PROBLEM TO WORK ON
Take all the material and copy it exactly.

GIVEN MATERIAL
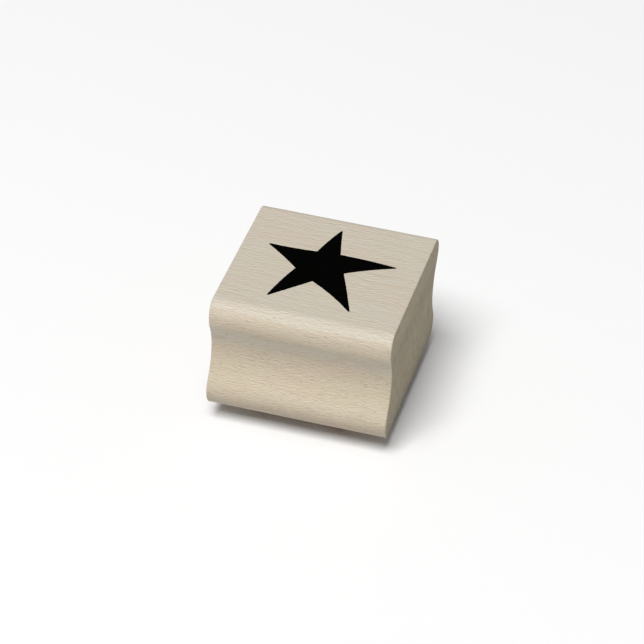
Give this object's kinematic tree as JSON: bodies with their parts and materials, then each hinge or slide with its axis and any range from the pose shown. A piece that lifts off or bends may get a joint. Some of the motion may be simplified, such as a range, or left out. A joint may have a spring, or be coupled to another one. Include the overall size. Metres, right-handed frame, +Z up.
{
  "type": "rubber stamp",
  "caption": "Wood-mounted rubber stamp: a moulded hardwood block, printed with a star on top, over a foam cushion and a raised star-shaped rubber die that prints it.",
  "frame": {"origin": "on the die's printing face, under the middle of the block", "axes": "+X along the wood's grain, to the right end; -Y to the front; +Z up"},
  "size_m": [0.0382, 0.0402, 0.0298],
  "materials": {
    "wood": "bare sanded pale hardwood",
    "ink": "matt black print",
    "foam": "fine closed-cell foam",
    "adhesive": "clear film",
    "rubber": "matt moulded rubber"
  },
  "bodies": {
    "root": {"wood_block": "wood", "printed_star": "ink", "upper_adhesive": "adhesive", "foam_cushion": "foam", "lower_adhesive": "adhesive", "rubber_die": "rubber"}
  },
  "joints": []
}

RESULT
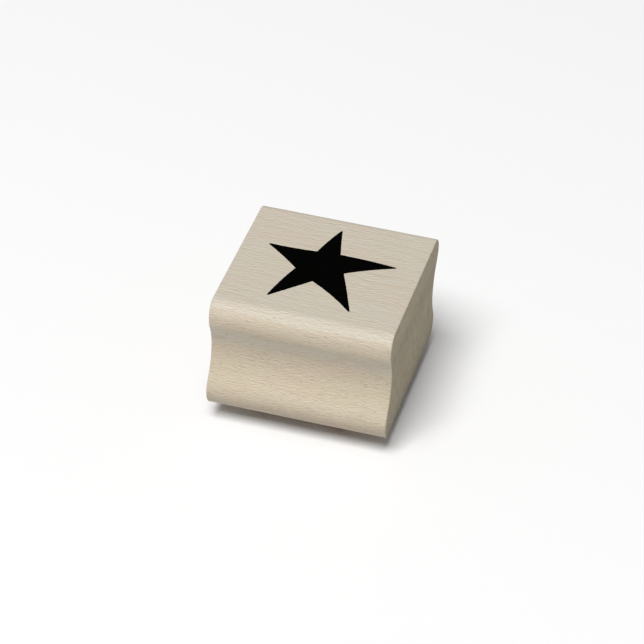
Give this object's kinematic tree as JSON: bodies with their parts and materials, then each hinge or slide with its axis and any range from the pose shown. A piece that lifts off or bends may get a joint. Some of the motion may be simplified, such as a range, or left out. A joint may have a spring, or be coupled to another one. Include the overall size. Metres, right-handed frame, +Z up.
{
  "type": "rubber stamp",
  "caption": "Wood-mounted rubber stamp: a moulded hardwood block, printed with a star on top, over a foam cushion and a raised star-shaped rubber die that prints it.",
  "frame": {"origin": "on the die's printing face, under the middle of the block", "axes": "+X along the wood's grain, to the right end; -Y to the front; +Z up"},
  "size_m": [0.0382, 0.0402, 0.0298],
  "materials": {
    "wood": "bare sanded pale hardwood",
    "ink": "matt black print",
    "foam": "fine closed-cell foam",
    "adhesive": "clear film",
    "rubber": "matt moulded rubber"
  },
  "bodies": {
    "root": {"wood_block": "wood", "printed_star": "ink", "upper_adhesive": "adhesive", "foam_cushion": "foam", "lower_adhesive": "adhesive", "rubber_die": "rubber"}
  },
  "joints": []
}